Representation independence && applications of parametricity

  • I still somehow lack intuition about the parametricity proof (mostly on its key argument, taking related inputs to related outputs). Indeed, while it makes sense, I still don't have a strong feeling about why this is the right thing to do™. I'd love to talk more about this, hopefully getting a chance to get to that point in my understanding.

    [SCW: not sure how to help here. Intuition about the definitions? The structure of the parametricity theorem? The applications?]

  • The use of parametricity (for the identity and for products - basically section 48.4) to derive important properties of the inhabitants of these types, while being fairly short, remains a little convoluted and seemingly ad hoc. Would there be a nice general "procedure" (depending only on the structure of the involved type) - or even better, a more powerful/explicit result - to prove these parametricity properties?

    [SCW: again, not sure how to help your 'seems ad hoc' complaint. The properties are defined generically via type structure. They will differ for different type structures---so there won't be a general result for all types. But that is the point; the types tell us something about the program.]

  • I'm kind of confused by Section 48.5. I thought the proof of representation independence in Chapter 17 depended on the particular choice of R (since R discusses how individual parts of the type should behave), but here it seems the exact definition of R is mostly ignored.

    [SCW: The requirement for representation independence is that there exists an (admissible) relation between the types that respects the operations of the abstract structure. ]

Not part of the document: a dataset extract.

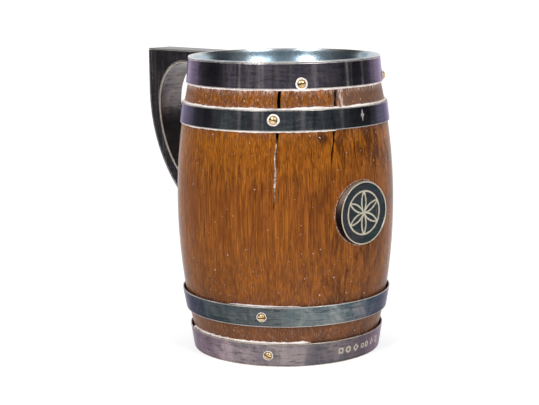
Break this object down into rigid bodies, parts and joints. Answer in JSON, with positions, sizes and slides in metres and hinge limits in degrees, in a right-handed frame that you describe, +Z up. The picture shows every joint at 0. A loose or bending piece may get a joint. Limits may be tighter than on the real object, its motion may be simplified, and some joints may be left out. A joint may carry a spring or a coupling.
{
  "type": "barrel tankard",
  "caption": "Oak drinking tankard shaped like a small barrel, with a metal liner, silver-plated hoops, a hollow D-shaped strap handle and a round front medallion.",
  "frame": {"origin": "centre of the underside, on the barrel's axis, at table level", "axes": "+Z up along the barrel's axis, +Y out along the handle, -Y is the front"},
  "size_m": [0.0998, 0.1391, 0.135],
  "materials": {
    "oak": "old varnished oak, golden to red brown, cracked along the grain",
    "dark_silver": "silver plate tarnished purple grey, brushed",
    "blue_silver": "silver plate tarnished blue green, brushed",
    "liner_silver": "silver plate, bright with a blue tarnish",
    "brass": "worn brass",
    "steel": "plain"
  },
  "bodies": {
    "root": {"oak_barrel": "oak", "oak_base": "oak", "liner_wall": "liner_silver", "liner_bottom": "liner_silver", "rim_band": "dark_silver", "upper_hoop": "blue_silver", "lower_hoop": "blue_silver", "foot_band": "dark_silver", "handle_side_left": "dark_silver", "handle_side_right": "dark_silver", "handle_outer_strap": "dark_silver", "handle_inner_strap": "dark_silver", "handle_top_plate": "dark_silver", "handle_boss": "steel", "handle_screw": "steel", "medallion": "blue_silver", "medallion_pin_1": "steel", "medallion_pin_2": "steel", "rim_screw_1": "brass", "rim_screw_2": "brass", "upper_hoop_screw_1": "brass", "upper_hoop_screw_2": "brass", "upper_hoop_screw_3": "brass", "lower_hoop_screw_1": "brass", "lower_hoop_screw_2": "brass", "lower_hoop_screw_3": "brass", "foot_screw_1": "brass", "foot_screw_2": "brass", "foot_screw_3": "brass"}
  },
  "joints": []
}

  • Because we have kept talking about parametricity this semester, and this chapter is one of the final chapters of this book, it gives me the impression that it is very important and very useful. However, I don’t really feel that way after reading this chapter (maybe because I don’t fully understand this chapter). For example, we said that parametricity can be used for compiler optimizations, but how much optimizations based on parametricity property can we do in practice? Because my impression is that most compiler optimizations are about low-level stuff like memory allocations (for locality, etc.), can we justify those optimizations using parametricity property?

    [SCW: an example of a compiler optimization that requires parametricity is "list fusion" We want to, for example, replace "map f (map g xs)" with "map (f . g) xs" so that we don't have to allocate and deallocate the inner list.]